# Forgetting until today!



## LexiP (Apr 29, 2003)

Hello all.Today I am definitely NOT forgetting i have IBS-D.I have been pretty good the last month, especially since I elliminated caffiene and high levels of sugar.Then today I am remembering..the trigger, unexpected stress.I woke up and was extremely happy and hyper. Good stress that was not upsetting my stomach.I get to work and get an email from my best friend (recent exboyfriend of this weekend). His mother collapsed last night and once getting to the doctors they have identified two cancerous growths in her brain. It's a location that is unreachable by surgery, so the only approach is radiation therapy to help reduce the growth.
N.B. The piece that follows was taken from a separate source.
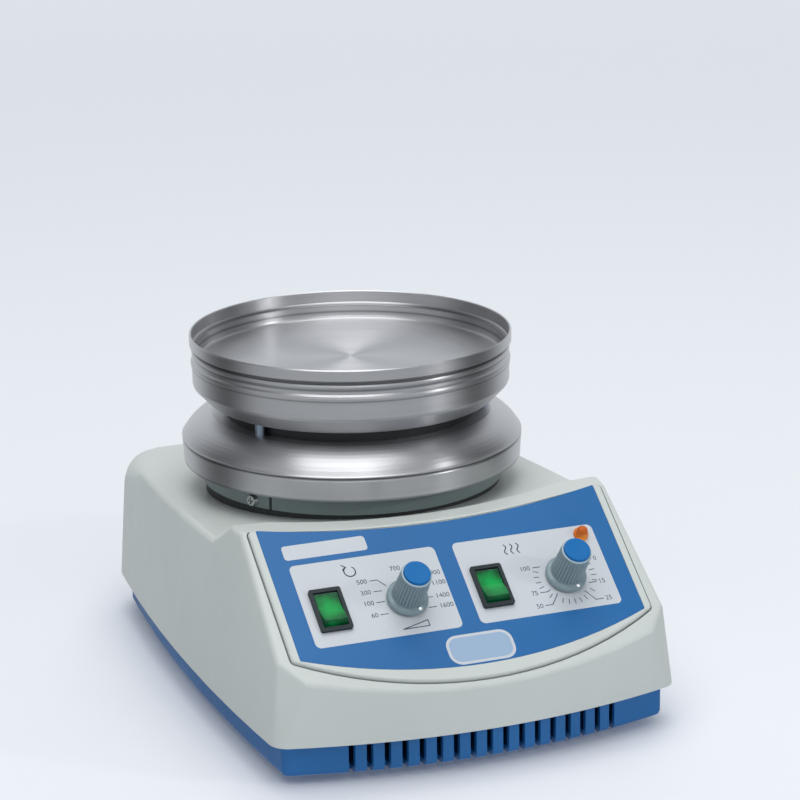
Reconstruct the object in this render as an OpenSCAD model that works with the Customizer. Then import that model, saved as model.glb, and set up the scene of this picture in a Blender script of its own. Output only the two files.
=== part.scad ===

She had ovarian cancer a year ago and was in recession, so now they are going to do a full MRI to identify if she is showing any other signs of the first cancer returning or spreading.So, thats a BIG switch from happy to sad. And my stomach is now flipping like crazy and I have already had one trip to the restroom and a snack of Immodium-AD.It's days like these I wish my stomach didn't make me feel so weak and helpless...not that it being better would help..as my friend and his family are in/from England, and I am in/from the US.~Alexis


----------



## Nikki (Jul 11, 2000)

Oh no! Thats terrible! Make sure you look after yourself. Drink plenty of water and try to relax. Easier said than done i know.I hope that your best friends mum feels better really soon.Nikki


----------